A later generation built the Federal style house with the high style details of the time, including taller ceilings at the first floor, elegant parlors and a dining room.
This century-long heyday ended by World War I, when the mills closed and jobs dried up. (Yip, Yip Yaphank is the title of an Irving Berlin musical revue written and first performed when he was stationed at nearby Camp Upton during WW I).
Yaphank declined and was forgotten, and its once wealthy denizens started renting out rooms in their houses to vacationing New Yorkers, looking to get away from the City.
The millponds were the draw for swimming, fishing and boating. Homan House became a boarding house. By the mid twentieth century, that endeavor had collapsed as well.
Today, the Homan mill no longer survives. Despite proximity to the LIE, the edges of the Lower Lake remain undeveloped, surrounded by a park. There are beautiful views of this pond from the house, and one can imagine that the landscape looks much like it once did, nearly two centuries ago.
We completed our outing to Homan House with a reception at Yaphank Historical’s headquarters at the Swezey-Avey House, where there are numerous exhibitions. This is another lovely historic house facing the Upper Lake that is also part of a well-loved village park.
Tricia Foley told me that she moved to the area four years ago, restored a 19th century house, sold it, and then moved to another house nearby dating from the 1970s, that she recently restored.
Mid-century Modern in all respects, it was featured in Architectural Digest online last month.

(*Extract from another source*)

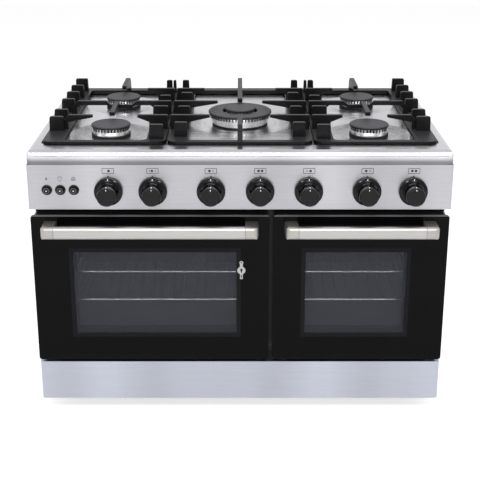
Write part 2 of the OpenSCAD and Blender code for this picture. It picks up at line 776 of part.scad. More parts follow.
module oven_liner(door) {
    color("darkslategray") at_face() {
        difference() {
            upright(lining_y, oven_d) oven_outline(door, sheet_t);
            upright(lining_y - 1, oven_d + 1 - sheet_t) oven_outline(door, 0);
        }
        upright(lining_y, sheet_t) difference() {
            oven_outline(door, 11);
            oven_outline(door, sheet_t / 2);
        }
    }
}

module oven_liner_left() {
    oven_liner(left_door);
}

module oven_liner_right() {
    oven_liner(right_door);
}

// One wire ladder on an oven wall; s points into the oven
module shelf_ladder(wall_x, s) {
    x = wall_x + s * ladder_x;
    ends = [lining_y + 42, oven_y1 - 60];
    low = oven_z0 + rack_low - 1.18 * runner_step;
    high = oven_z0 + rack_low + 3.5 * runner_step;
    for (y = ends) {
        rod_z(x, y, low, high, ladder_r);
        for (z = [low + 6, high - 6])
            rod_x(min(wall_x, x), max(wall_x, x), y, z, ladder_r - 0.5);
    }
    for (k = [-1:3]) {
        z = oven_z0 + rack_low + k * runner_step - rod_r - runner_r - rest_gap;
        rod_y(wall_x + s * runner_x, ends[0] - 12, ends[1] + 12, z, runner_r);
        for (y = ends) rod_x(min(x, wall_x + s * runner_x), max(x, wall_x + s * runner_x), y, z, runner_r - 0.2);
    }
}

module shelf_guides() {
    color("silver") at_face() for (door = [left_door, right_door]) {
        shelf_ladder(door[0] + door[6], 1);
        shelf_ladder(door[1] - door[7], -1);
    }
}

module rack(door, level) {
    x0 = door[0] + door[6] + runner_x;
    x1 = door[1] - door[7] - runner_x;
    z = oven_z0 + rack_low + level * runner_step;
    count = floor((x1 - x0) / wire_pitch);
    step = (x1 - x0) / count;
    color("silver") at_face() {
        for (x = [x0, x1]) rod_y(x, rack_y0, rack_y1, z, rod_r);
        for (y = [rack_y0, rack_y1]) rod_x(x0, x1, y, z, rod_r);
        for (x = [x0, x1], y = [rack_y0, rack_y1]) translate([x, y, z]) sphere(rod_r);
        for (i = [1:count - 1]) rod_y(x0 + i * step, rack_y0, rack_y1, z + rod_r - wire_r, wire_r);
    }
}

module rack_left_lower() {
    rack(left_door, 0);
}

module rack_left_upper() {
    rack(left_door, 2);
}

module rack_right_lower() {
    rack(right_door, 0);
}

module rack_right_upper() {
    rack(right_door, 2);
}

// A tube burner under the floor of each oven, on two stands
module oven_burners() {
    color("silver") at_face() for (door = [left_door, right_door]) {
        x = (door[0] + door[6] + door[1] - door[7]) / 2;
        z = oven_z0 - 26;
        rod_y(x, lining_y + 60, oven_y1 - 60, z, 10);
        for (y = [lining_y + 80, oven_y1 - 90])
            box([x - 14, y, base_z + sheet_t], [x + 14, y + sheet_t, z]);
    }
}

module door_seals() {
    color("black") at_face() for (door = [left_door, right_door])
        upright(door_t + rest_gap, face_gap - rest_gap) difference() {
            oven_outline(door, seal_w + frame_lip);
            oven_outline(door, frame_lip);
        }
}

// ---- Doors ----

// Each bracket is a foot on the frame, an arm to the front and a pin through the ears of the door
module hinge_brackets() {
    color("silver") at_face() for (x = hinge_xs) {
        box([x - 12, face_y - 3, pivot_z - 16], [x + 12, face_y, pivot_z + 11]);
        rib_yz(x, arm_t) {
            translate([pivot_back, pivot_z - arm_h / 2]) square([face_y - pivot_back - 1, arm_h]);
            translate([pivot_back, pivot_z]) circle(arm_h / 2);
        }
        rod_x(x - arm_t / 2 - 1 - ear_t - 1, x + arm_t / 2 + 1 + ear_t + 1, pivot_back, pivot_z, pin_d / 2);
    }
}

module door_glass(door) {
    color("black") at_face() upright(0, outer_glass_t)
        rounded([door[0], door_z], [door[1], door_top], door_r);
}

module window_outline(door, grow) {
    rounded([door[0] + door[4] - grow, door_z + window_bottom - grow],
        [door[1] - door[5] + grow, door_top - window_top + grow], 6);
}

// The steel pan of a door, with its window, the ears for the hinge pins and the slots for the hinge arms
module door_pan(door) {
    low = door_z + pan_inset;
    color("dimgray") at_face() difference() {
        union() {
            difference() {
                upright(outer_glass_t, pan_back - outer_glass_t)
                    rounded([door[0] + pan_inset, low], [door[1] - pan_inset, door_top - pan_inset], door_r);
                upright(outer_glass_t - 1, pan_back - outer_glass_t + 1 - sheet_t)
                    rounded([door[0] + pan_inset + sheet_t, low + sheet_t],
                        [door[1] - pan_inset - sheet_t, door_top - pan_inset - sheet_t], door_r - sheet_t);
            }
            for (x = [door[0] + hinge_inset, door[1] - hinge_inset], s = [-1, 1])
                rib_yz(x + s * (arm_t / 2 + 1 + ear_t / 2), ear_t)
                    translate([outer_glass_t + 1, low]) square([pan_back - outer_glass_t - 1 - sheet_t / 2, 34]);
        }
        upright(pan_back - sheet_t - 1, sheet_t + 2) window_outline(door, -window_border);
        for (x = [door[0] + hinge_inset, door[1] - hinge_inset]) {
            box([x - arm_t / 2 - 1, outer_glass_t, low - 1],
                [x + arm_t / 2 + 1, door_t + 1, pivot_z + arm_h / 2 + 1.5]);
            box([x - 14, pan_back - sheet_t - 2, low - 1], [x + 14, door_t + 1, pivot_z + 20]);
            rod_x(x - 15, x + 15, pivot_back, pivot_z, pin_d / 2 + run_gap);
        }
    }
}

module inner_glass(door) {
    color("lightblue", 0.4) at_face()
        upright(pan_back - sheet_t - inner_glass_t, inner_glass_t) window_outline(door, 4);
}

module bar_section(w, h) {
    translate([-w / 2, -h / 2 + w / 2]) square([w, h - w]);
    for (s = [-1, 1]) translate([0, s * (h / 2 - w / 2)]) circle(w / 2);
}

module handle_bar(door) {
    x0 = door[0] + door[2] + handle_end_w;
    x1 = door[1] - door[3] - handle_end_w;
    y = -handle_proud + handle_t / 2;
    color("silver") at_face() translate([x0, y, handle_z]) rotate([90, 0, 90]) {
        translate([0, 0, 0.8]) linear_extrude(x1 - x0 - 1.6) bar_section(handle_t, handle_h);
        linear_extrude(x1 - x0) bar_section(handle_t - 2, handle_h - 2);
    }
}

// A block that carries the end of the bar out from the glass, rounded at its outer corner
module handle_end(corner_x, s) {
    translate([corner_x, 0, handle_z]) mirror([s < 0 ? 0 : 1, 0, 0]) intersection() {
        translate([0, 0, -handle_h / 2]) linear_extrude(handle_h)
            rounded([0, -handle_proud], [handle_end_w + elbow_r, elbow_r], elbow_r);
        rotate([90, 0, 90]) linear_extrude(handle_end_w) union() {
            translate([-handle_proud + handle_t / 2, 0]) bar_section(handle_t, handle_h);
            polygon([[-handle_proud + handle_t / 2, -handle_h / 2], [0, -handle_foot_h / 2], [0, handle_foot_h / 2],
                [-handle_proud + handle_t / 2, handle_h / 2]]);
        }
        upright(-handle_proud, handle_proud)
            rounded([0, -handle_h / 2], [handle_end_w + elbow_corner_r, handle_h / 2], elbow_corner_r);
    }
}

module handle_ends(door) {
    color("gray") at_face() {
        handle_end(door[0] + door[2], -1);
        handle_end(door[1] - door[3], 1);
    }
}

// A round rose with a keyhole, a tab above and a slotted tab below
module keyhole_plate() {
    x = left_door[1] - 60.5;
    z = door_top - 126;
    color("silver") at_face() upright(-2.5, 2.5) difference() {
        translate([x, z]) union() {
            circle(8.8);
            translate([-3.2, 0]) square([6.4, 19]);
            translate([0, 18]) circle(4.2);
            translate([-3, -20]) square([6, 20]);
        }
        translate([x, z + 1.5]) circle(2.6);
        translate([x - 1.3, z - 5]) square([2.6, 6]);
        translate([x - 0.9, z - 17]) square([1.8, 6.5]);
        translate([x, z + 18.3]) circle(1.6);
    }
}

hob_top();
pan_support_left();
pan_support_centre();
pan_support_right();
burner_cups();
for (i = [0:3])
    burner_head(i);
wok_burner_head();
burner_caps();
wok_burner_caps();
control_panel();
button_bezels();
for (i = [0:6])
    knob(i);
for (i = [0:6])
    tap_spindle(i);
for (i = [0:2])
    button(i);
gas_rail();
side_panel_left();
side_panel_right();
back_panel();
base_tray();
front_frame();
plinth();
feet();
oven_liner_left();
oven_liner_right();
shelf_guides();
rack_left_lower();
rack_left_upper();
rack_right_lower();
rack_right_upper();
oven_burners();
door_seals();
hinge_brackets();
door_glass(left_door);  // door_glass_left
door_pan(left_door);  // door_pan_left
inner_glass(left_door);  // inner_glass_left
handle_bar(left_door);  // handle_bar_left
handle_ends(left_door);  // handle_ends_left
door_glass(right_door);  // door_glass_right
door_pan(right_door);  // door_pan_right
inner_glass(right_door);  // inner_glass_right
handle_bar(right_door);  // handle_bar_right
handle_ends(right_door);  // handle_ends_right
keyhole_plate();
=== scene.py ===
"""A free-standing range cooker: a stainless hob with five gas burners over a wide and a narrow oven.

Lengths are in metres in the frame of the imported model, with +X to the right, +Y to the back and +Z up.
The sections go from the hob to the control panel, the doors, the ovens, the carcass and the gas pipe."""

import bpy
import numpy as np
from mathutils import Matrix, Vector
from mathutils.bvhtree import BVHTree


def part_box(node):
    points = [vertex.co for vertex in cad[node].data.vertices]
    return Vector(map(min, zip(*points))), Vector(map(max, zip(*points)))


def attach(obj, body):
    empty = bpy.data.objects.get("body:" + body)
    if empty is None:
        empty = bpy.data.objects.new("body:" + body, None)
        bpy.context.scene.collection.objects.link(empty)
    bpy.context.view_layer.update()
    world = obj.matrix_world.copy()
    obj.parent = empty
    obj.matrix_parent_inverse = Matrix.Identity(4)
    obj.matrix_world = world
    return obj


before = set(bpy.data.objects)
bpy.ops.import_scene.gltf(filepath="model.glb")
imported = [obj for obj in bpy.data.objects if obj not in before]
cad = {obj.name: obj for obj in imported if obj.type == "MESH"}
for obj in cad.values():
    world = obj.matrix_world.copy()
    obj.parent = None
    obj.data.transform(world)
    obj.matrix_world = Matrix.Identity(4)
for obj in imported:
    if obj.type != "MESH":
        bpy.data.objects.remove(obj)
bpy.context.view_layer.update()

# ---- Camera ----
# A long lens in front of the middle of the cooker, above the hob. The photograph's upright edges call for
# a much larger vertical shift; this one is as large as the views from other sides allow.
CAMERA_PLACE = (0.0, -2.3394, 1.2213)
CAMERA_TILT = 71.86
CAMERA_LENS = 77.15
CAMERA_SENSOR = 36
CAMERA_SHIFT = -0.12

camera = bpy.data.objects.new("camera", bpy.data.cameras.new("camera"))
camera.location = CAMERA_PLACE
camera.rotation_euler = (np.radians(CAMERA_TILT), 0, 0)
camera.data.lens = CAMERA_LENS
camera.data.sensor_width = CAMERA_SENSOR
camera.data.shift_y = CAMERA_SHIFT
bpy.context.scene.collection.objects.link(camera)
bpy.context.scene.camera = camera
bpy.context.scene.view_settings.view_transform = "Standard"


# ---- Studio ----
# A white room: an even sky, a matt floor that keeps the cooker's shadow, and four soft boxes. The low one
# draws the bright arcs on the knobs and the bright line along the hob. Each box has its place, the point
# that it faces, its width and height, and its power in watts.
SKY_LIGHT, SEEN_SKY = 0.5, 1.0
FLOOR, FLOOR_GLOW = "#f4f4f4", 0.5
FLOOR_HALF = 6.0
SOFT_BOXES = {
    "front_box": ((0.0, -2.2, 3.0), (0.0, 0.0, 0.35), (2.6, 0.8), 48),
    "left_box": ((-2.8, -0.9, 1.5), (0.0, 0.0, 0.3), (1.4, 2.0), 18),
    "right_box": ((2.8, -0.9, 1.5), (0.0, 0.0, 0.3), (1.4, 2.0), 18),
    "low_box": ((0.0, -3.1, 1.75), (0.0, 0.0, 0.45), (2.4, 0.24), 38),
}


def linear(code):
    """The linear colour of an sRGB hex value, with an alpha of 1."""
    value = np.array([int(code[i:i + 2], 16) for i in (1, 3, 5)]) / 255
    return (*np.where(value <= 0.04045, value / 12.92, ((value + 0.055) / 1.055) ** 2.4), 1.0)


def add(tree, kind, inputs=None, **settings):
    """Adds one node with its settings; an input that is given a socket is linked to it."""
    made = tree.nodes.new(kind)
    for key, value in settings.items():
        setattr(made, key, value)
    for key, value in (inputs or {}).items():
        if isinstance(value, bpy.types.NodeSocket):
            tree.links.new(value, made.inputs[key])
        else:
            made.inputs[key].default_value = value
    return made


def new_finish(name):
    """An empty material and its node tree."""
    finish = bpy.data.materials.new(name)
    finish.use_nodes = True
    finish.node_tree.nodes.clear()
    return finish, finish.node_tree


def seen_directly(tree):
    """A socket that is 1 for what is seen directly, mirrored or through glass, and 0 for light alone."""
    path = add(tree, "ShaderNodeLightPath")
    seen = add(tree, "ShaderNodeMath", {0: path.outputs["Is Camera Ray"], 1: path.outputs["Is Glossy Ray"]},
               operation="MAXIMUM")
    return add(tree, "ShaderNodeMath", {0: seen.outputs[0], 1: path.outputs["Is Transmission Ray"]},
               operation="MAXIMUM").outputs[0]


world = bpy.data.worlds.new("studio")
bpy.context.scene.world = world
world.use_nodes = True
tree = world.node_tree
tree.nodes.clear()
level = add(tree, "ShaderNodeMapRange",
            {"Value": seen_directly(tree), "To Min": SKY_LIGHT, "To Max": SEEN_SKY})
sky = add(tree, "ShaderNodeBackground", {"Color": linear("#ffffff"), "Strength": level.outputs[0]})
add(tree, "ShaderNodeOutputWorld", {"Surface": sky.outputs[0]})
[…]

As village historian, Trish, as she is known, is an articulate and passionate spokesman for all things relating to historic Yaphank, and for old houses in general, having now added Mid-Century Modern to her repertoire (the 1970s are officially “old"!).
As to the coming completion of the Homan House restoration, and its eventual opening to the public this fall—Yip, Yip Yaphank! I can’t wait to be there when the doors open next, to see the restoration completed!